The Yale Institution for Social and Policy Studies has been forced to stop funding six student publications this year as a result of budget cuts. The loss of funding — which is tied to last year’s endowment drop — has caused some of these journals to question their futures.

Although political science professor Donald Green, director of the ISPS, has suggested that campus publications should ultimately aim to secure strong alumni support, students said such a solution is not practical for newer journals.

“In order to have that option, you need to be a long-standing publication,” said Eric Heimark ’12, the editor in chief of the Yale Economic Review, adding that most campus publications are younger and lack an alumni base.

The institute’s funding was supplied entirely by the endowment, Green said, so when returns dropped dramatically last year, the ISPS was forced to prioritize. Green described the six publications as the “unintended victims” of the cuts but said he would like to resume funding them when the financial climate improves.

ISPS funding supported the journals to differing degrees, editors of the six publications said. Some, like the Yale Economic Review, have managed to balance the loss by continuing to sell their publication nationwide, Heimark said. Others, including the Yale Journal of Medicine & Law and the Yale Journal of Public Health, face more uncertain futures, said Abraar Karan ’11, who is the editor in chief of both journals.

Each publication has lost around 75 percent of its total funding, he said. While the Journal of Medicine & Law has enough money left to print one more issue, the Journal of Public Health does not and is appealing to local groups, including residential college masters’ offices and New Haven organizations.

“We’re expecting small amounts of funding from a lot of little places,” Karan said. “But we no longer have a centralized funding agency to depend on.”

Karan said his main concern is with losing readership on the Yale campus. They have already established an online presence under Green’s advice, Karan said, but he thinks the average student is less likely to actively seek out the journal online.

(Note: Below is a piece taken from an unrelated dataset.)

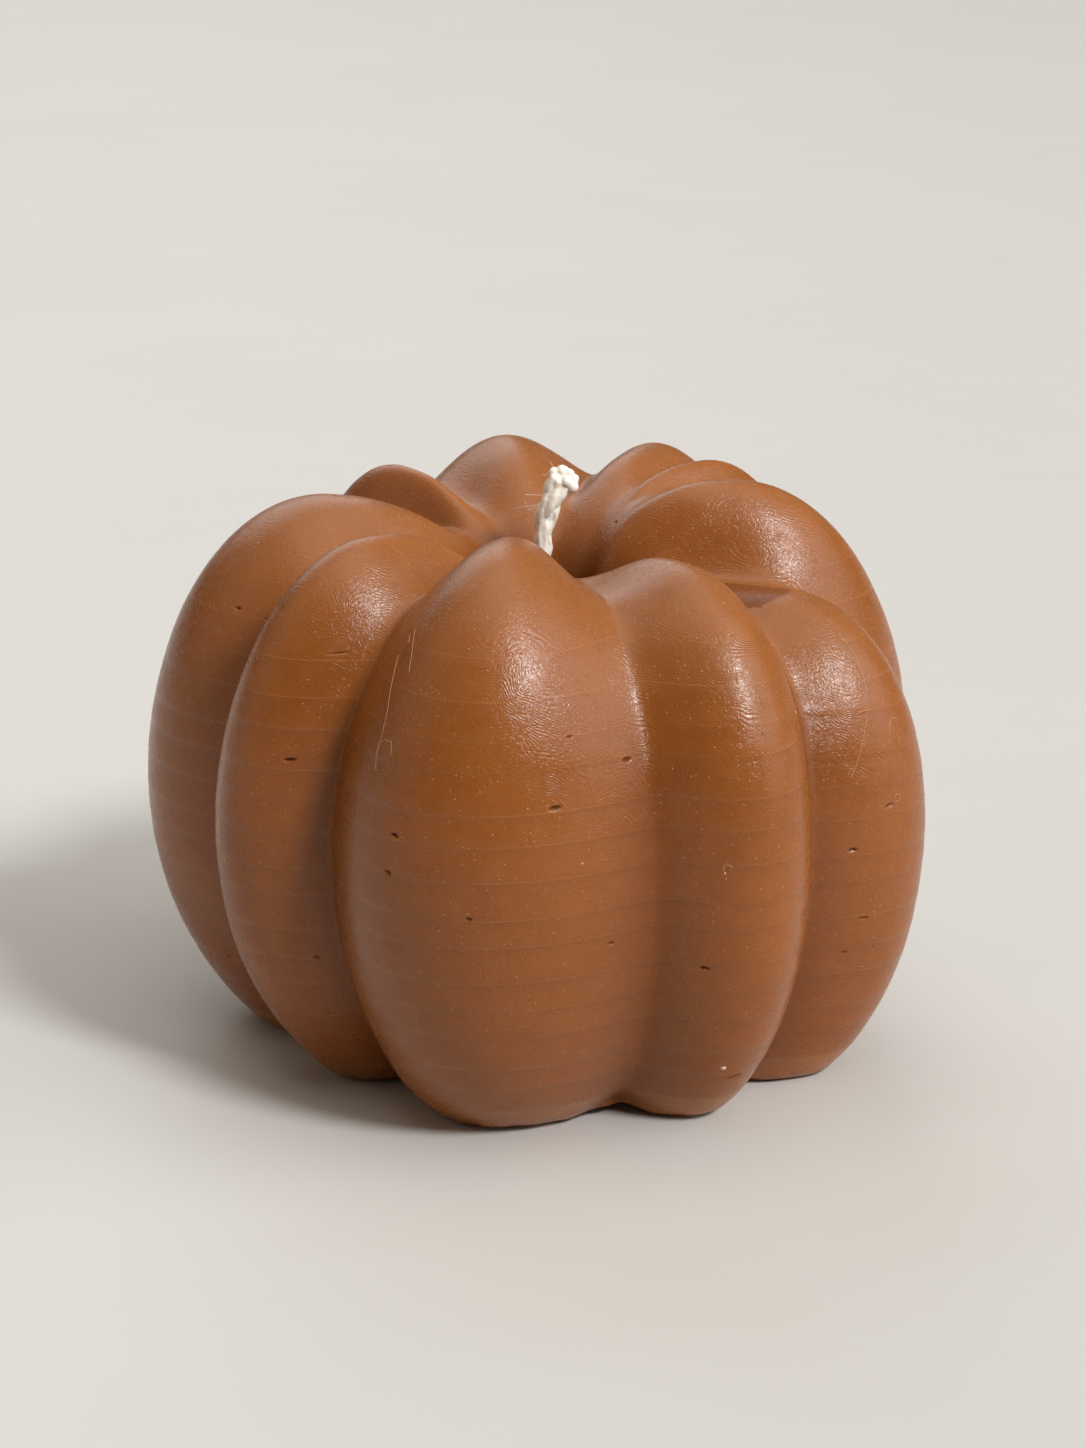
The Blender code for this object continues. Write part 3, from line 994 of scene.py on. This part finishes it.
def wax_material():
    s = Shader("caramel_wax")
    cloud = s.noise(90.0, 3.0, 0.55)
    mottle = s.noise(420.0, 4.0, 0.6)
    base = s.mix(s.ramp(cloud, 0.3, 0.7), WAX_COLOURS["deep"], WAX_COLOURS["plain"])
    base = s.mix(s.ramp(mottle, 0.35, 0.75, 0.0, 0.35), base, WAX_COLOURS["mottle"])
    speck = scattered_dots(s, SPECKS_PER_METRE, 0, (0.45, 0.75), (0.07, 0.19))
    base = s.mix(s.math("MULTIPLY", speck, 0.55), base, WAX_COLOURS["speck"])
    # Painted shade inside the pinholes, which the relief sinks
    hole = scattered_dots(s, HOLES_PER_METRE, 1, (0.9, 0.93), (0.015, 0.045))
    base = s.mix(s.math("MULTIPLY", hole, 0.75), base, WAX_COLOURS["pinhole"])
    # Painted shade inside the moulding pits
    hollow = s.attribute("hollow")
    base = s.mix(s.math("MULTIPLY", hollow, 0.8), base, WAX_COLOURS["pit"])
    # Painted shade: darker colour just under each level line, where the step above overhangs
    past_line = s.math("FRACT", s.attribute("line"))
    drawn = s.math("MULTIPLY", s.attribute("drawn"), s.ramp(s.noise(75.0), 0.38, 0.62, 0.3, 1.0))
    painted_step_shade = s.math("MULTIPLY", s.math("POWER", past_line, 1.5), drawn)
    base = s.mix(s.math("MULTIPLY", painted_step_shade, STEP_SHADE_SHARE), base, WAX_COLOURS["painted_step_shade"])
    # Painted highlight: a thin paler line on the lip just above each level line
    edge = s.math("MULTIPLY", s.ramp(past_line, 0.0, 0.05, 1.0, 0.0), drawn)
    base = s.mix(s.math("MULTIPLY", edge, 0.5), base, WAX_COLOURS["line"])
    # Painted shade low in the well and in the grooves
    shade = s.attribute("shade")
    base = s.mix(s.math("MULTIPLY", shade, 0.9), base, WAX_COLOURS["well"])
    # Painted sheen: up-facing wax paler, where the overhead light's broad reflection falls, but not in
    # the painted shade
    normal = s.tree.nodes.new("ShaderNodeTexCoord").outputs["Normal"]
    upward = s.add("ShaderNodeSeparateXYZ", Vector=normal).outputs["Z"]
    open_wax = s.ramp(shade, 0.0, 0.5, 1.0, 0.0)
    painted_sheen = s.math("MULTIPLY", s.ramp(upward, 0.25, 0.9, 0.0, 0.26), open_wax)
    base = s.mix(painted_sheen, base, WAX_COLOURS["painted_sheen"])
    s.put(s.main.inputs["Base Color"], base)
    s.put(s.main.inputs["Roughness"], s.ramp(mottle, 0.3, 0.7, 0.24, 0.31))
    s.main.inputs["IOR"].default_value = 1.44
    dull = s.math("MAXIMUM", shade, hollow)
    s.put(s.main.inputs["Specular IOR Level"], s.ramp(dull, 0.2, 0.9, 0.46, 0.15))
    s.main.inputs["Subsurface Weight"].default_value = 0.3
    s.main.inputs["Subsurface Radius"].default_value = (1.0, 0.32, 0.14)
    s.main.inputs["Subsurface Scale"].default_value = 2.2 * MM
    steps = s.math("MULTIPLY", past_line, drawn)
    s.put(s.main.inputs["Normal"], wax_relief(s, steps, speck, hole))
    return s.material


def cotton_material():
    s = Shader("waxed_cotton")
    stretch = s.add("ShaderNodeMapping", Vector=s.place)
    stretch.inputs["Scale"].default_value = (1.0, 1.0, 0.18)
    strands = s.noise(5200.0, 3.0, 0.6, stretch.outputs["Vector"])
    cloud = s.noise(700.0, 2.0, 0.5)
    base = s.mix(s.ramp(cloud, 0.3, 0.7), (0.86, 0.82, 0.75, 1.0), (0.92, 0.89, 0.83, 1.0))
    # Painted shade: darker colour in the low places of the strand relief, between the fibres
    base = s.mix(s.ramp(strands, 0.35, 0.6, 0.45, 0.0), base, (0.74, 0.66, 0.54, 1.0))
    s.put(s.main.inputs["Base Color"], base)
    s.put(s.main.inputs["Roughness"], s.ramp(strands, 0.3, 0.7, 0.62, 0.5))
    s.main.inputs["IOR"].default_value = 1.44
    s.main.inputs["Subsurface Weight"].default_value = 0.25
    s.main.inputs["Subsurface Radius"].default_value = (1.0, 0.8, 0.6)
    s.main.inputs["Subsurface Scale"].default_value = 0.5 * MM
    s.put(s.main.inputs["Normal"], s.bump(strands, 0.06 * MM))
    return s.material


def plain_wax_material(name, colour):
    s = Shader(name)
    s.main.inputs["Base Color"].default_value = colour
    s.main.inputs["Roughness"].default_value = 0.4
    return s.material


def floor_material():
    s = Shader("pale_table")
    stretch = s.add("ShaderNodeMapping", Vector=s.place)
    stretch.inputs["Scale"].default_value = (0.45, 1.0, 1.0)
    stretch.inputs["Rotation"].default_value = (0.0, 0.0, math.radians(6.0))
    grain = s.noise(60.0, 5.0, 0.6, stretch.outputs["Vector"])
    cloud = s.noise(9.0, 2.0, 0.5)
    base = s.mix(s.ramp(cloud, 0.3, 0.7), (0.58, 0.572, 0.553, 1.0), (0.59, 0.582, 0.563, 1.0))
    base = s.mix(s.ramp(grain, 0.35, 0.65, 0.0, 0.12), base, (0.57, 0.545, 0.50, 1.0))
    s.put(s.main.inputs["Base Color"], base)
    s.main.inputs["Roughness"].default_value = 0.6
    s.put(s.main.inputs["Normal"], s.bump(grain, 0.05 * MM))
    return s.material


def direction(azimuth, elevation):
    """Unit vector from the candle towards an azimuth, 0 at the camera and 90 at +X."""
    a = math.radians(azimuth)
    e = math.radians(elevation)
    return Vector((math.sin(a) * math.cos(e), -math.cos(a) * math.cos(e), math.sin(e)))


def aim(item, target):
    item.rotation_euler = (target - item.location).to_track_quat("-Z", "Y").to_euler()


def make_floor():
    bpy.ops.mesh.primitive_plane_add(size=FLOOR_SIZE, location=(0.0, 0.0, 0.0))
    floor = bpy.context.object
    floor.name = "floor"
    floor.data.materials.append(floor_material())


def make_lights():
    scene = bpy.context.scene
    data = bpy.data.lights.new("key", "SUN")
    data.energy = KEY_STRENGTH
    data.angle = math.radians(KEY_SPREAD)
    data.color = KEY_COLOUR
    key = bpy.data.objects.new("key", data)
    key.location = direction(KEY_AZIMUTH, KEY_ELEVATION)
    aim(key, Vector((0.0, 0.0, 0.0)))
    scene.collection.objects.link(key)
    for name, (azimuth, elevation, distance, size, power, colour) in SOFTBOXES.items():
        data = bpy.data.lights.new(name, "AREA")
        data.shape = "SQUARE"
        data.size = size
        data.energy = power
        data.color = colour
        box = bpy.data.objects.new(name, data)
        box.location = direction(azimuth, elevation) * distance
        aim(box, Vector((0.0, 0.0, 0.0)))
        scene.collection.objects.link(box)
    world = bpy.data.worlds.new("studio")
    world.use_nodes = True
    background = world.node_tree.nodes["Background"]
    background.inputs["Color"].default_value = WORLD_COLOUR
    background.inputs["Strength"].default_value = WORLD_STRENGTH
    scene.world = world


def make_camera():
    data = bpy.data.cameras.new("camera")
    data.lens = LENS
    data.sensor_width = SENSOR
    data.sensor_fit = "AUTO"
    data.clip_start = 0.01
    camera = bpy.data.objects.new("camera", data)
    target = Vector(CAMERA_TARGET) * MM
    camera.location = target + direction(0.0, CAMERA_ELEVATION) * CAMERA_DISTANCE * MM
    aim(camera, target)
    bpy.context.scene.collection.objects.link(camera)
    bpy.context.scene.camera = camera


make_camera()
make_lights()
make_floor()
bpy.context.scene.view_settings.view_transform = "Standard"

wax = casting_mesh(wax_material())
mark_flaws(wax)
cotton = cotton_material()
plait = wick_mesh(cotton)
fibres = wick_fibres(cotton)
crumbs = wax_crumbs(wax, plain_wax_material("pale_wax", WAX_COLOURS["crumb"]))
threads = wax_threads(wax, plain_wax_material("thread_wax", WAX_COLOURS["thread"]))

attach(wax, "root")
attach(plait, "root")
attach(fibres, "root")
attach(crumbs, "root")
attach(threads, "root")
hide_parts("wax_body")
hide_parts("wick")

Mai Truong GRD ’11 said the Yale Journal of International Affairs, of which she is the editor in chief, is also concerned about losing influence and visibility on campus because of the budget cuts. Although the journal lost significantly less of its total funding than the Journal of Public Health — around 10 percent of total production costs — Truong said they will have to decrease the number of printed copies of the journal by a third.

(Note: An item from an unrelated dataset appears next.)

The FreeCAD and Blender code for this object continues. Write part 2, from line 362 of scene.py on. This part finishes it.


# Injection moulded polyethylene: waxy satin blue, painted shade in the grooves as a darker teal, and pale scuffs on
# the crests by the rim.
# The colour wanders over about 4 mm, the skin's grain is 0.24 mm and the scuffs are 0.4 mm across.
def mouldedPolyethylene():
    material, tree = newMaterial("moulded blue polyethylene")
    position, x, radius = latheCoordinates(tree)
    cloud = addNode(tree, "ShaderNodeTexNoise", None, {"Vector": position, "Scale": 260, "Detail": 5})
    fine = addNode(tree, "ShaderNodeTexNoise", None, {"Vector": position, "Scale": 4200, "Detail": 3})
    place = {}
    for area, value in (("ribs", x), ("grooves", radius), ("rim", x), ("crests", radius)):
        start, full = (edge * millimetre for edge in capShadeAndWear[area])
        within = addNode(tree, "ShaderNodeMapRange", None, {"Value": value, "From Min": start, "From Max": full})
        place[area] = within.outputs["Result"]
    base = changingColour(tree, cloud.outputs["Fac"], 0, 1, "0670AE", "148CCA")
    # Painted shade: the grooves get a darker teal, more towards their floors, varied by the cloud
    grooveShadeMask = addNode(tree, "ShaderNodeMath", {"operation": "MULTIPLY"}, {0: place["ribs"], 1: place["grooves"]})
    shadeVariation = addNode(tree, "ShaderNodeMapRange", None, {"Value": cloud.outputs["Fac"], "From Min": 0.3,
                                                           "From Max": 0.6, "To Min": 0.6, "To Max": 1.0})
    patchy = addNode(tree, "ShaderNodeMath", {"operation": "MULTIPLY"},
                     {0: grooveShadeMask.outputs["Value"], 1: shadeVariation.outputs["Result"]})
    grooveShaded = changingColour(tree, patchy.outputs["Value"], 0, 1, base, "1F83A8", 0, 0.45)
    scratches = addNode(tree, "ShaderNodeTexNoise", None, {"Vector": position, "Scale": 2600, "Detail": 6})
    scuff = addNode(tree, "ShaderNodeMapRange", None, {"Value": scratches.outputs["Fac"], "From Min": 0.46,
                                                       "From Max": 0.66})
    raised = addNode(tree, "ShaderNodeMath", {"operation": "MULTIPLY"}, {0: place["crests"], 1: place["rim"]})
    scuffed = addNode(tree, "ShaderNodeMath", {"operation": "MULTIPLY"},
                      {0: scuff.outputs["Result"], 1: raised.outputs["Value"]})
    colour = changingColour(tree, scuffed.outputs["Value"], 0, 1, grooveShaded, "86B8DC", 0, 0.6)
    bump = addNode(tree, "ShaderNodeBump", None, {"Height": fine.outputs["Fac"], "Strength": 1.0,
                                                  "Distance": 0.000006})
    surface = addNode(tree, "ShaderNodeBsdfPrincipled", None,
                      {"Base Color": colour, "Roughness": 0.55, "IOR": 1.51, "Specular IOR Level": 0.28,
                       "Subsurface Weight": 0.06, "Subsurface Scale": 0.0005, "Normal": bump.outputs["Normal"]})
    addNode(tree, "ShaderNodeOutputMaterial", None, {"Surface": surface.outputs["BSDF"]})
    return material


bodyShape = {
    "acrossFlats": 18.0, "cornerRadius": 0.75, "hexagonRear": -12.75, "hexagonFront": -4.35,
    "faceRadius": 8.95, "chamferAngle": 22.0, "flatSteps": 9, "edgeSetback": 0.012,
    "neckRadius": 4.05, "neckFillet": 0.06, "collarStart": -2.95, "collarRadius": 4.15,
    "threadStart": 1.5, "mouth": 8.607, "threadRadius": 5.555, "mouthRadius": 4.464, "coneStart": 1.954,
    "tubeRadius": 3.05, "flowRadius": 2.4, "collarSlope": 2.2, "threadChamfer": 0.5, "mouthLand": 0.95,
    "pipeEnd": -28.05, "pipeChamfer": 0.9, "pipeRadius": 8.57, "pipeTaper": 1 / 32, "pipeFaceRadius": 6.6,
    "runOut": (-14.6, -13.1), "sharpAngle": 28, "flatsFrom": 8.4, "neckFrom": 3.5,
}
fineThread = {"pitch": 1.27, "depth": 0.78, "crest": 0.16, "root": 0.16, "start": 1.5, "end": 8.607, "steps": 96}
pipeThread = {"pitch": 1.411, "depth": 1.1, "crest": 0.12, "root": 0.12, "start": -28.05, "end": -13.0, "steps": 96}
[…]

“It’s a shame because there’s something to be said about having a printed copy,” she said. “We also send them to libraries and universities around the country, so we’re going to have to pare down both on the number of those we send out, and pare down on the number we have on campus.”

Green said he thinks undergraduate journals should aim to be less reliant on University funding and reach out to alumni for support. But Truong argued that if publications were more self-sufficient, students would focus more on raising enough money to publish and less on improving the quality of the journal’s content.

Heimark said he thinks it is unfortunate that in the face of the economic downturn, Yale did not “step up to the plate” and instead decreased funding for publications.

“It is important to have a diversity of voices on campus and cutting funding is not going to achieve that,” Heimark said.

According to the Yale College website, there are over 20 undergraduate publications at Yale.